I shuffle papers, open and close drawers, try to seem like I have something to do while he's busy saving his universe there on the computer. I look over at the bottle of Cuervo on top of the fridge. I can't start drinking yet. It's only five. He'll think I'm an alcoholic. And I am so not an alcoholic. I never drink at home. I only drink when I'm on vacation, or when I'm bored or when I'm depressed. My dad is the alcoholic. I'm just...young. But God, I need a drink. I need to relax. I need to stop feeling like David doesn't want me here, like he doesn't like me, like he's just humoring me. I have to stop asking stupid questions like, "What's your favorite color?" and "What's your mother's sign?" I have to stop being young. I have to get jaded. I have to be cynical. I have to stop speaking. I have to be invisible. He likes things that don't really exist.
"What's wrong?"
He knows I'm a basket case, but I am this way because of so many things. I have a right to be uneven right now. It's my father's sickness, it's David's disinterest, it's that I'm twenty-four and I still haven't really figured out if I want to live or not. It's my tendency to choose the wrong times to talk. It's that with David, it's never a good time to talk. It's that I love this bastard so much I am becoming everyone I ever hated just to be nearer to him. It's that he doesn't want me near him anymore. It's that I just want this one thing to be okay. It's that it never will. It's your fault, David. I am a mess because you won't let me clean us up. You would rather remain on the floor, spilled, tracked over, something that would have made a nice conversation piece, a thing of beauty, if someone had allowed it to. You would rather be broken glass in my feet than the looking glass I peer into every day.
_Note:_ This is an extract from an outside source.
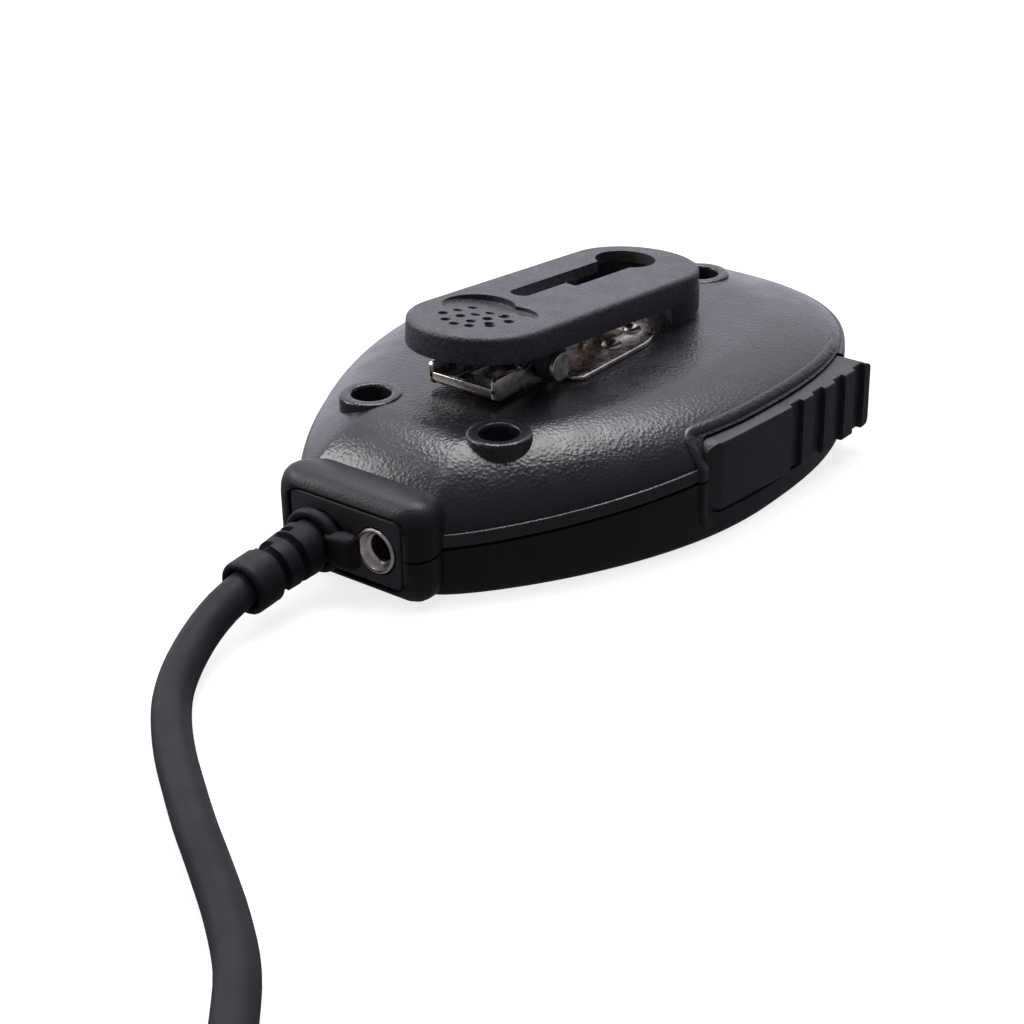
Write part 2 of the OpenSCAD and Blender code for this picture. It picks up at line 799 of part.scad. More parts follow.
module plug_boot() {
    color("#161618") at_plug() translate([0, 0, plug_z]) rotate([0, 90, 0]) difference() {
        cylinder(h = 12.4, r1 = 4.2, r2 = 2.9);
        for (z = [3, 6, 9]) translate([0, 0, z]) difference() {
            cylinder(h = 0.9, r = 6);
            cylinder(h = 0.9, r = 2.5);
        }
    }
}

// Jack plug pin along the plug's Y axis, with its tip, two insulated steps and a root in the plug.
module plug_pin(x, r, length) {
    color("#d6d3ca") {
        translate([x, plug_y1 - 6, plug_z]) rotate([-90, 0, 0]) cylinder(h = 6.2, r = r - pin_root_step);
        translate([x, plug_y1, plug_z]) rotate([-90, 0, 0]) {
            cylinder(h = length - 3, r = r);
            translate([0, 0, length - 3]) cylinder(h = 1.4, r1 = r, r2 = r * 0.6);
            translate([0, 0, length - 1.6]) cylinder(h = 1.6, r1 = r * 0.95, r2 = r * 0.3);
        }
    }
}

module plug_pin_large() {
    at_plug() difference() {
        plug_pin(pin_large_x, pin_large_r, 14);
        insulator_grooves(pin_large_x, pin_large_r, [7.4, 9.6]);
    }
}

module plug_pin_small() {
    at_plug() difference() {
        plug_pin(pin_small_x, pin_small_r, 11);
        insulator_grooves(pin_small_x, pin_small_r, [5.4, 7.2]);
    }
}

module insulator_grooves(x, r, places) {
    for (y = places) translate([x, plug_y1 + y, plug_z]) rotate([-90, 0, 0]) difference() {
        cylinder(h = 0.6, r = r);
        cylinder(h = 0.6, r = r - 0.3);
    }
}

module plug_insulators() {
    color("#0c0c0c") at_plug() {
        insulator_grooves(pin_large_x, pin_large_r, [7.4, 9.6]);
        insulator_grooves(pin_small_x, pin_small_r, [5.4, 7.2]);
    }
}

// ---------- Nodes ----------

rear_shell();
front_shell();
end_plate();
case_screws();
grille_cloth();
talk_key();
key_pin();
key_seal();
switch_body();
switch_plunger();
clip_base();
clip_lever();
clip_pin();
clip_spring();
clip_tongue();
clip_rivet();
clip_washer();
jack_body();
jack_bush();
jack_contacts();
jack_cap();
circuit_board();
board_screws();
audio_chip();
capacitors();
wire_header();
speaker_frame();
speaker_yoke();
speaker_magnet();
speaker_pole();
voice_coil();
speaker_cone();
speaker_dome();
speaker_surround();
speaker_gasket();
speaker_wires();
mic_capsule();
mic_boot();
inner_cord();
cord_clamp();
strain_relief();
lead();
lead_coil();
coil_tie();
lead_tail();
plug_body();
plug_boot();
plug_pin_large();
plug_pin_small();
plug_insulators();
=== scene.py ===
"""Looks for a hand microphone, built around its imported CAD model.

The shells, their collar and end plate, the talk key and its pin, the clip's lever, spring and base, the
jack's ring and cap, the strain relief, the lead, its plug and the coil's tie are rebuilt here at full detail,
in the same places. Every other CAD node keeps its shape and gets a finish. Sizes are in millimetres until a
mesh is made.
"""

import json
from math import asin, cos, pi, radians, sin, sqrt

import bmesh
import bpy
import numpy as np
from mathutils import Matrix, Vector


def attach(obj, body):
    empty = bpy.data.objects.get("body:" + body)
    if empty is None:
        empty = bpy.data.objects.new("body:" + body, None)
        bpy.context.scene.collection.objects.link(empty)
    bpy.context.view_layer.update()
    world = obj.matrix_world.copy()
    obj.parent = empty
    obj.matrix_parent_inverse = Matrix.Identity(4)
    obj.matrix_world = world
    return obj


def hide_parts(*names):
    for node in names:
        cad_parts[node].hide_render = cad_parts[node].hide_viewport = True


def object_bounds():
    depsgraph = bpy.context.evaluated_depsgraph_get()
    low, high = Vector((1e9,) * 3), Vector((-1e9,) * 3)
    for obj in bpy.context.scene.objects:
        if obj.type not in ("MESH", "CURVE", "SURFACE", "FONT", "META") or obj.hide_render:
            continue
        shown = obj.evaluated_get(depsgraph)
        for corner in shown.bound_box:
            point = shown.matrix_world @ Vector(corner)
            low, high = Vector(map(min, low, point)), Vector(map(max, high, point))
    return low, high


MM = 0.001

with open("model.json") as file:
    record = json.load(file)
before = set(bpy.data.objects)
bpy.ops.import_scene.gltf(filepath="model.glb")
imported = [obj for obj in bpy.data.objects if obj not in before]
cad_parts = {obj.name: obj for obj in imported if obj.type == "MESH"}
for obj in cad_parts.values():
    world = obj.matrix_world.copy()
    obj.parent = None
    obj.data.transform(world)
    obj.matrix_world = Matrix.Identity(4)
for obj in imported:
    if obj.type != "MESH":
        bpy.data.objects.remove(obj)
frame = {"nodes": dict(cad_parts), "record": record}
cad_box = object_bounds()
scene = bpy.context.scene
slot_of = {s["node"]: s["material_slot"] for s in frame["record"]["subparts"]}


# ---------- Camera, floor and light ----------

CAMERA_PLACE = (0.164026, -0.218651, 0.130291)
YAW, PITCH, ROLL = -0.66913, 0.46786, -0.02066

camera_data = bpy.data.cameras.new("camera")
camera_data.sensor_width = 36
camera_data.lens = 75.59
camera_data.clip_start = 0.02
camera = bpy.data.objects.new("camera", camera_data)
camera.matrix_world = (
    Matrix.Translation(CAMERA_PLACE)
    @ Matrix.Rotation(-YAW, 4, "Z")
    @ Matrix.Rotation(pi / 2 - PITCH, 4, "X")
    @ Matrix.Rotation(ROLL, 4, "Z")
)
scene.collection.objects.link(camera)
scene.camera = camera
scene.view_settings.view_transform = "Standard"

world = bpy.data.worlds.new("studio")
world.use_nodes = True
scene.world = world


def light_the_room():
    """Soft surround that is bright overhead and behind the object, and dim on the camera's side."""
    nodes, links = world.node_tree.nodes, world.node_tree.links
    direction = nodes.new("ShaderNodeTexCoord").outputs["Generated"]
    facing = nodes.new("ShaderNodeVectorMath")
    facing.operation = "DOT_PRODUCT"
    facing.inputs[1].default_value = Vector((-0.55, 0.62, 0.56)).normalized()
    spread = nodes.new("ShaderNodeMapRange")
    spread.interpolation_type = "SMOOTHSTEP"
    spread.inputs["From Min"].default_value = 0.4
    spread.inputs["From Max"].default_value = 0.85
    spread.inputs["To Min"].default_value = 0.2
    spread.inputs["To Max"].default_value = 1.3
    background = nodes["Background"]
    background.inputs["Color"].default_value = (0.95, 0.94, 1.06, 1)
    links.new(direction, facing.inputs[0])
    links.new(facing.outputs["Value"], spread.inputs["Value"])
    links.new(spread.outputs["Result"], background.inputs["Strength"])


def softbox(name, place, target, width, height, power):
    """Rectangular area light aimed from a place at a target, in metres and watts."""
    data = bpy.data.lights.new(name, "AREA")
    data.shape = "RECTANGLE"
    data.size, data.size_y, data.energy = width, height, power
    box = bpy.data.objects.new(name, data)
    box.location = place
    box.rotation_euler = (Vector(target) - Vector(place)).to_track_quat("-Z", "Y").to_euler()
    scene.collection.objects.link(box)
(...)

It's that you don't care what's wrong, David. I try to hold back the tears as I look up from the twice-cleaned countertop.
"It's my dad."
David doesn't look up from his game.
"What about him?"
"He's not getting better."
Silence. No, I take that back. Not silence. There is a happy techno sound coming out of the stereo, because he is winning his video game. David's character is fairly powerful by now, and he has all these spells he casts on his opponents and each spell has a specific sound to it. And this sound means that he gained something. A weapon, money, a slave, whatever. Life is good. David is happy. He looks up triumphantly. Uncomfortably.
"That sucks."
I try to fold into smaller pieces when he looks at me, so the space around me looks bigger. So he doesn't think I take up much room at all. I suddenly want to be like the treadmill you can fold up and put under the bed.
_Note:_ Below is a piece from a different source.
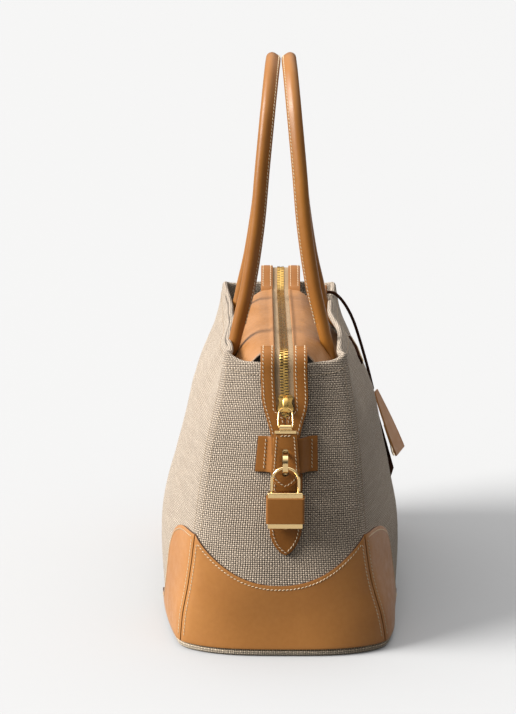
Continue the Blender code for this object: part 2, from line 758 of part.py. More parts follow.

"Yeah. He's basically...dying."
David gives me a blank look and turns back to kill some more creatures. I tiptoe to the bathroom and shut the door. Turn on the bath. And start to sob. How can I ever compete with an immortal character? Why do I want to? Why is it necessary for me to find the one person in the world who wants to die alone and try to force him to change his mind? This is my brand of attention. I need this attention most.
Top Ten Reasons I Cannot Leave David
1. He needs me.
2. I think I need him.
3. I am in love with him.
4. I have to make him love me again.
5. He is too fucked up to find someone to be with him now, and I won't let him die alone.
6. I am too jaded for dating around anymore and I hate dates and I hate guys paying for dinners and expecting pussy in return and I might as well settle down now.
7. We have great sex. Did I say great? It's fucking amazing.
8. We have really good sex. It counts for two. It's that good.
9. We are both very shy and very bruised from love and we both don't trust people so we might as well be distrustful and miserable together.
10. We have a lot in common. Like cooking. And music. And books. And sex.